Al aire de opereta moderna planteado por Anderson, contribuye Desplat con un prodigioso enjambre de timbres y colores obtenidos a partir de la convivencia armónica de metales (sus amigos del Traffic Quintet tras ellos), mandolina, celesta, banjo, ukelele, guitarra, arpa judía, birimbao, toy percusion, recorder, tambor o timbal y con una ausencia, casi absoluta, de los instrumentos de cuerda tradicionales. Con esta orquestación, Desplat juega a otorgar la posibilidad física de que sean los animales protagonistas quienes interpreten la música incidental, añadiéndoles, de este modo, un poderoso componente humanista que aporta una mayor credibilidad a los diálogos adultos intercalados por Anderson.

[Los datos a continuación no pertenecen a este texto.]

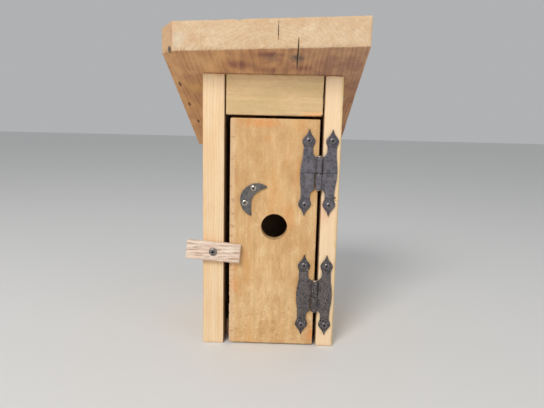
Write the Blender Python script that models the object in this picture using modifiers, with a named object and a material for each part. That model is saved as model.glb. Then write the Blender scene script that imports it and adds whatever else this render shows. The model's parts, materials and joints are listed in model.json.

Desde un punto de vista temático, Desplat se muestra igualmente inspirado al apoyarse sobre numerosos registros melódicos de los que sobresalen, al menos, cuatro ideas centrales: el “tema de Mr. Fox”, un recurrente motivo de cuatro notas al banjo y la mandolina (“Mr. Fox in the Fields”); el “tema de los malvados granjeros”, un satírico fraseo a metales (“Boggis, Bounce and Bean”) cuyo humor negro se acrecienta con la inclusión de coro infantil (“Great Harrowsford Square”, “Stunt Expo 2004”); el “tema de Kristofferson”, el adolescente perfecto que Desplat retrata con celesta y toy percusion; y el “tema del agente de seguridad de Bean”, una rata que el francés convierte en un personaje puro de spaghetti western a través de una instrumentación consistente en guitarras, silbidos, birimbao y percusión (“Bean´s Secret Cider Cellar”, “Just Another Dead Rat in a Garbage Pail”).
Con un año magnífico a sus espaldas, el pasado 2009, donde sin llegar a construir obras maestras el francés ha obtenido nota alta en todos y cada uno de sus siete encargos profesionales demostrando que es ahora mismo el compositor de referencia, con “Fantastic Mr. Fox” Desplat consigue, a partir de un ejercicio de estilo sumamente original (piensen en lo complejo de la artimaña a estas alturas), que las imágenes trasciendan su propio formato, que adquieran una nueva dimensión en su búsqueda de una gama cromática otoñal, llegando a rematar cada escena con un golpe humorístico marciano casi imperceptible. Es como si todos estos años Desplat hubiera estado atado de una correa y Wes Anderson le hubiera dado la oportunidad de liberarse. Lo ha hecho y ha parecido algo tan natural como ver a Lon Chaney transformarse por primera vez.